One of the greatest pop singers.  Who can forget Mockingbird?  She is on my iTunes playlist and won't age for me...


----------



## SifuPhil (Jun 25, 2015)

I remember putting her _Playing Possum_ LP cover up on my wall and doing a lot of sighing ...


----------



## Ralphy1 (Jun 25, 2015)

Yes, yes...


----------



## Glinda (Jun 25, 2015)

I read somewhere that she once had a stuttering problem.  She got over it by singing everything she had to say.


----------



## AZ Jim (Jun 25, 2015)

Carley Simons, NOBODY does it better...


----------



## SeaBreeze (Jun 25, 2015)

Happy Birthday Carly!


----------



## Ralphy1 (Jun 26, 2015)

She suffered from agoraphobia...


----------



## oldman (Jun 26, 2015)

Ralphy1 said:


> She suffered from agoraphobia...



Really?

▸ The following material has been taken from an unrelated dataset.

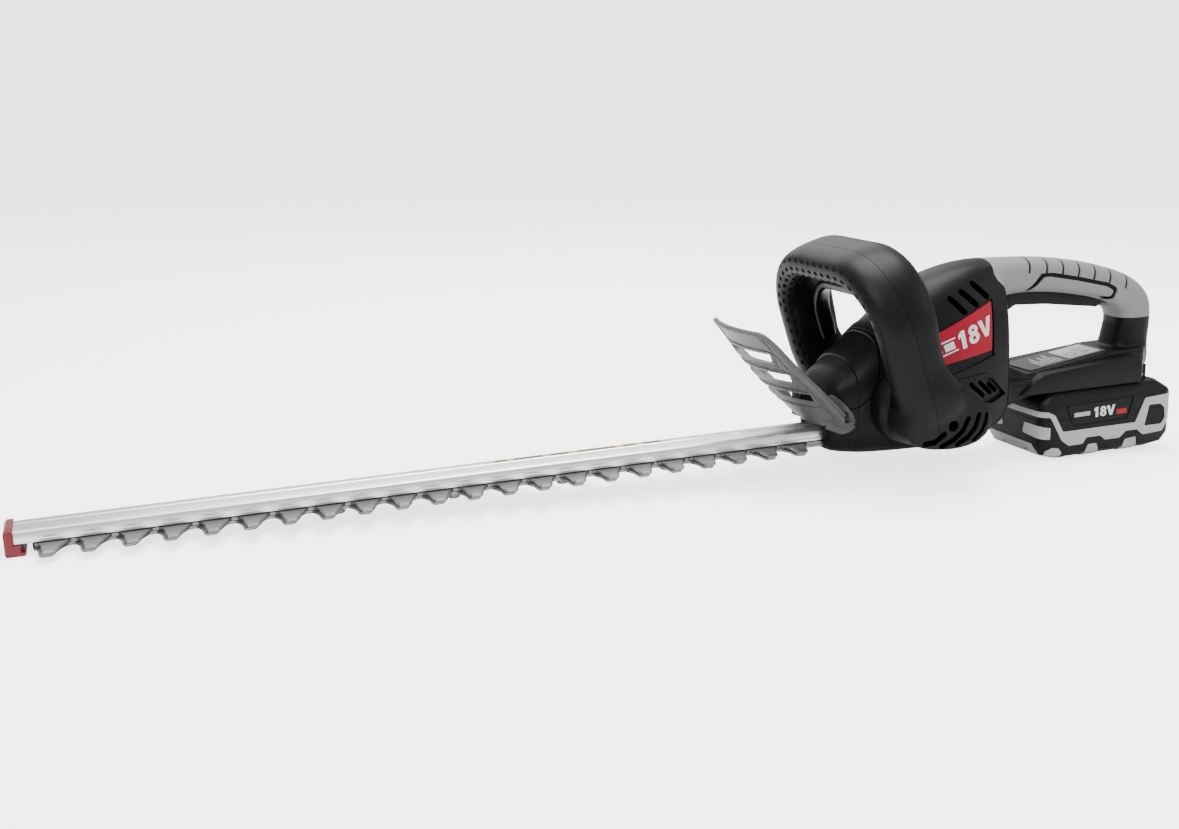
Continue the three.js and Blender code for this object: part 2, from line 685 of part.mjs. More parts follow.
function ratingPlate() {
  const outline = [[180, 37.4], [252, 46.85], [252, 47.45], [180, 38]];
  return sideCut(outline, -17, 17);
}

// ---------------------------------------------------------------- battery pack
function plate(halfX, halfY, radius, z) {
  const ringPoints = [];
  for (const [sx, sy, start] of [[1, 1, 0], [-1, 1, 1], [-1, -1, 2], [1, -1, 3]]) {
    for (let i = 0; i <= 3; i += 1) {
      const angle = (Math.PI / 2) * (start + i / 3);
      ringPoints.push(point(
        BATTERY_X + sx * (halfX - radius) + radius * Math.cos(angle),
        sy * (halfY - radius) + radius * Math.sin(angle),
        z,
      ));
    }
  }
  return ringPoints;
}

function squarePlate(halfX, halfY, z) {
  return [[1, 1], [-1, 1], [-1, -1], [1, -1]].map(([sx, sy]) => point(BATTERY_X + sx * halfX, sy * halfY, z));
}

function batteryLower() {
  const long = BATTERY_HALF_LENGTH;
  const wide = BATTERY_HALF_WIDTH;
  const tub = loft([
    squarePlate(long - 15, wide - 7, BATTERY_BOTTOM),
    squarePlate(long - 4.4, wide - 2, BATTERY_BOTTOM + 4),
    squarePlate(long + 1, wide + 1, BATTERY_BOTTOM + 12),
    squarePlate(long + 1, wide + 1, BATTERY_SPLIT + 5),
  ]);
  const wall = loft([
    plate(long, wide, 9, BATTERY_BOTTOM - 1),
    plate(long, wide, 9, BATTERY_SPLIT - GAP),
  ]);
  const outer = tub.intersect(wall);
  const inner = box(BATTERY_X - 50, BATTERY_X + 50, -35, 35, -31.8, 10);
  return outer.subtract(inner);
}

function batteryUpper() {
  const long = BATTERY_HALF_LENGTH;
  const wide = BATTERY_HALF_WIDTH;
  const outer = loft([
    plate(long, wide, 9, BATTERY_SPLIT),
    plate(long, wide, 9, BATTERY_SHOULDER),
    plate(long - 9, wide - 7, 7, BATTERY_TOP),
  ]);
  const rails = box(192, 300, -20, 20, BATTERY_TOP - 1, 23.4).add(box(192, 300, -24, 24, 23.1, 29.5));
  const inner = box(BATTERY_X - 50, BATTERY_X + 50, -35, 35, -10, 8)
    .add(box(BATTERY_X - 46, BATTERY_X + 46, -27, 27, 0, 14));
  const latchPocket = box(294, 330, -12.5, 12.5, 2.6, 12.4);
  let upper = outer.add(rails).subtract(inner).subtract(latchPocket);
  for (const y of [-11, 0, 11]) {
    upper = upper.subtract(box(180, 207, y - 2, y + 2, 24.2, 33));
  }
  return upper;
}

function cellRow(z) {
  let row = box(BATTERY_X - 42, BATTERY_X + 42, 32.4, 33.4, z - 4, z + 4);
  row = row.add(row.mirror([0, 1, 0]));
  for (let i = -2; i <= 2; i += 1) {
    row = row.add(crossPin(BATTERY_X + 18.9 * i, z, 9, -32.5, 32.5, 8));
  }
  return row;
}

function terminalBlock() {
  let block = box(184.3, 190.5, -18, 18, 23.2, 30.6);
  for (const y of [-11, 0, 11]) {
    block = block.add(box(190, 203, y - 0.9, y + 0.9, 25, 29.4));
  }
  return block;
}

// ---------------------------------------------------------------- assembly
const tool = new THREE.Group();

function addPart(name, solid, finish) {
  const mesh = new THREE.Mesh(toGeometry(solid), new THREE.MeshStandardMaterial(FINISHES[finish]));
  mesh.name = name;
  tool.add(mesh);
}

addPart('guide_bar', guideBar(), 'aluminium');
addPart('upper_blade', blade(UPPER_BLADE_TOP, 0), 'groundSteel');
addPart('lower_blade', blade(LOWER_BLADE_TOP, LOWER_BLADE_SHIFT), 'groundSteel');
addPart('tip_guard', tipGuard(), 'redPlastic');
boltPlaces().forEach((x, i) => addPart(`blade_bolt_${i + 1}`, bladeBolt(x), 'hardSteel'));

addPart('gear_case', gearCase(), 'castAluminium');
addPart('gear_case_plate', gearCasePlate(), 'castAluminium');
addPart('crank_gear', crankGear(), 'hardSteel');
addPart('crank_bearing', ring(CRANK_X, 5.7, SHAFT_RADIUS + 0.1, -4, GEAR_TOP), 'hardSteel');
addPart('crank_shaft', post(CRANK_X, 0, SHAFT_RADIUS, -8, 14), 'hardSteel');
addPart('motor_can', motorCan(), 'hardSteel');
addPart('motor_end_bell', motorEndBell(), 'blackPlastic');
addPart('motor_magnet_left', motorMagnet(-1), 'ferrite');
addPart('motor_magnet_right', motorMagnet(1), 'ferrite');
addPart('motor_front_bearing', ring(MOTOR_X, 4.1, 2.5, 24, 26), 'hardSteel');
addPart('motor_rear_bearing', ring(MOTOR_X, 4.1, 2.5, 84.5, 88), 'hardSteel');
addPart('motor_shaft', post(MOTOR_X, 0, 2.3, 1, 91, 12), 'hardSteel');
addPart('motor_armature', motorArmature(), 'copperWound');
addPart('motor_pinion', motorPinion(), 'hardSteel');
addPart('motor_fan', motorFan(), 'blackPlastic');

const shell = clamshell();
const behindNose = box(NOSE_SPLIT, 400, -200, 200, -200, 300);
addPart('housing_left', leftOf(shell).intersect(behindNose), 'blackPlastic');
addPart('housing_right', rightOf(shell).intersect(behindNose), 'blackPlastic');
addPart('nose_cover', noseCover(), 'blackPlastic');
HOUSING_SCREWS.forEach((screw, i) => addPart(`housing_screw_${i + 1}`, housingScrew(screw), 'hardSteel'));

const loopVoid = frontLoop(2.6, 8).add(handleDrums(2.6));
const loopShell = frontLoop(0).add(handleDrums(0)).subtract(loopVoid).subtract(pod(-GAP));
addPart('front_handle_grip', loopShell.intersect(loopHalfSpace(-1)), 'blackRubber');
addPart('front_handle_back', loopShell.intersect(loopHalfSpace(1)), 'blackPlastic');
addPart('front_switch_bar', frontSwitchBar(), 'blackPlastic');
addPart('front_switch', box(96, 110, -34, -24, 26, 42), 'blackPlastic');

addPart('hand_shield', handShield(), 'smokedPlastic');
addPart('shield_screw_left', shieldScrew(-1), 'hardSteel');
addPart('shield_screw_right', shieldScrew(1), 'hardSteel');

const skin = gripSkin();
const panelCut = sideCut(widened(PANEL_OUTLINE, 1.05), -60, 60);
const panels = rearHandle(0).subtract(rearHandle(GRIP_SKIN - GAP)).intersect(sideCut(PANEL_OUTLINE, -60, 60));
addPart('grip_left', leftOf(skin.subtract(panelCut)), 'greyRubber');
addPart('grip_right', rightOf(skin.subtract(panelCut)), 'greyRubber');
addPart('grip_panel_left', panels.intersect(box(100, 300, -60, -10.5, 0, 200)), 'greyRubber');
addPart('grip_panel_right', panels.intersect(box(100, 300, 10.5, 60, 0, 200)), 'greyRubber');
addPart('trigger', trigger(), 'blackPlastic');
addPart('trigger_pin', crossPin(TRIGGER_PIVOT.x, TRIGGER_PIVOT.z, 1.8, -9.6, 9.6, 10), 'hardSteel');
addPart('trigger_switch', box(188, 214, -7, 7, 101.5, 112), 'blackPlastic');

addPart('badge_left', leftOf(badge()), 'redPlastic');
addPart('badge_right', rightOf(badge()), 'redPlastic');
addPart('rating_plate', ratingPlate(), 'labelFilm');
addPart('control_board', box(104, 146, -22, 22, 60, 61.6), 'circuitBoard');
addPart('terminal_block', terminalBlock(), 'blackPlastic');

addPart('battery_lower_case', batteryLower(), 'blackPlastic');
addPart('battery_upper_case', batteryUpper(), 'blackPlastic');
addPart('cell_row_lower', cellRow(-22.4), 'cellWrap');
addPart('cell_row_upper', cellRow(-3.2), 'cellWrap');
addPart('battery_board', box(198, 284, -22, 22, 9.5, 11.1), 'circuitBoard');
addPart('battery_latch', box(297.5, 304.5, -12, 12, 3, 12), 'greyRubber');

// Turn the tool nose-down as it rests, then put the origin under the middle of its bounding box.
tool.rotation.y = -REST_PITCH;
const group = new THREE.Group();
group.add(tool);
group.updateMatrixWorld(true);
const bounds = new THREE.Box3().setFromObject(group, true);
tool.position.set(-(bounds.min.x + bounds.max.x) / 2, -(bounds.min.y + bounds.max.y) / 2, -bounds.min.z);
group.updateMatrixWorld(true);

export default group;
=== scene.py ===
import json
import math

import bmesh
import bpy
from mathutils import Matrix, Vector

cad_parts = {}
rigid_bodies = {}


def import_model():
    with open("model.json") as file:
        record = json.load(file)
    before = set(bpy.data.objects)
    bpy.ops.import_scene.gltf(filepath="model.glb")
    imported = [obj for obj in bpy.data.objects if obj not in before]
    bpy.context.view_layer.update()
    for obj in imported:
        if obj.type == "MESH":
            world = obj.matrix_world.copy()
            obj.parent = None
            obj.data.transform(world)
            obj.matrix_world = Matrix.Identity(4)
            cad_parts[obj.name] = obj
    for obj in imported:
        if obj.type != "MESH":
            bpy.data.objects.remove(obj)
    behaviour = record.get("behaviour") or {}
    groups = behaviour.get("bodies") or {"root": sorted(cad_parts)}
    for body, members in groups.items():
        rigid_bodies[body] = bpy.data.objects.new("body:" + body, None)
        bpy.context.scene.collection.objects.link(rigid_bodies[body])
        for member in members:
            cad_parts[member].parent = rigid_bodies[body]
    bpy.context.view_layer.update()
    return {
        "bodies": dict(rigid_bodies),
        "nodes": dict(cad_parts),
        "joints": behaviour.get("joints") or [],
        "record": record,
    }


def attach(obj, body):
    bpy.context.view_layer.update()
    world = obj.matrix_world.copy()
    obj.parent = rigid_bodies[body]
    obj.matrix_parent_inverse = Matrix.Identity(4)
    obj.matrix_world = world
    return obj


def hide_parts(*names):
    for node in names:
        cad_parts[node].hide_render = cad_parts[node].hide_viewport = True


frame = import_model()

# ------------------------------------------------------------------ the tool's own frame
# Pieces are drawn in millimetres with +X from blade tip to battery, +Y to the user's right, +Z up,
# x = 0 where the bar enters the nose and z = 0 under the bar. TOOL sets them where the CAD stands.
JOINTS = {joint["name"]: joint for joint in frame["joints"]}
CRANK_X, CRANK_Z = 50, 4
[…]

I am surprised. I always thought she was kind of sexy.


----------



## Ralphy1 (Jun 26, 2015)

She wrote a book a little while back and talked about it and many other things, quite a story and quite a life!


----------



## Cookie (Jun 26, 2015)

Sounds interesting, I'll try to find the book in our library.  I like Carly now, but didn't care much back in her heyday, when I was too busy to pay attention, except for ' Your So Vain' constantly playing on the radio.


----------



## SeaBreeze (Jun 27, 2015)




----------



## applecruncher (Jun 27, 2015)

Always liked Carly (btw her father is/was the Simon of Simon & Schuster Publishing). But nobody sings “Mockingbird” like Charles & Inez Foxx (1963). Carly and her ex James Taylor recorded the remake in 1973.


----------



## NancyNGA (Jun 27, 2015)

Here is one that was never popular, but I always liked it---better than some of her hits.  The Itsy-bitsy part is not so great, but the tallest boy and tallest girl, among the kids, are hers with James Taylor.  The boy looks just like him.  Love the socks and sneakers, too.  Btw, I think she is 5'10" tall. (trivia)


----------



## Cookie (Jun 27, 2015)

that's a great one, I like it too.  Thanks Nancy.  I love her outfit too, including sneakers and socks.


----------



## applecruncher (Jun 27, 2015)

Nancy I like that - from "Heartburn" with Jack Nicholson & Merul Streep.


----------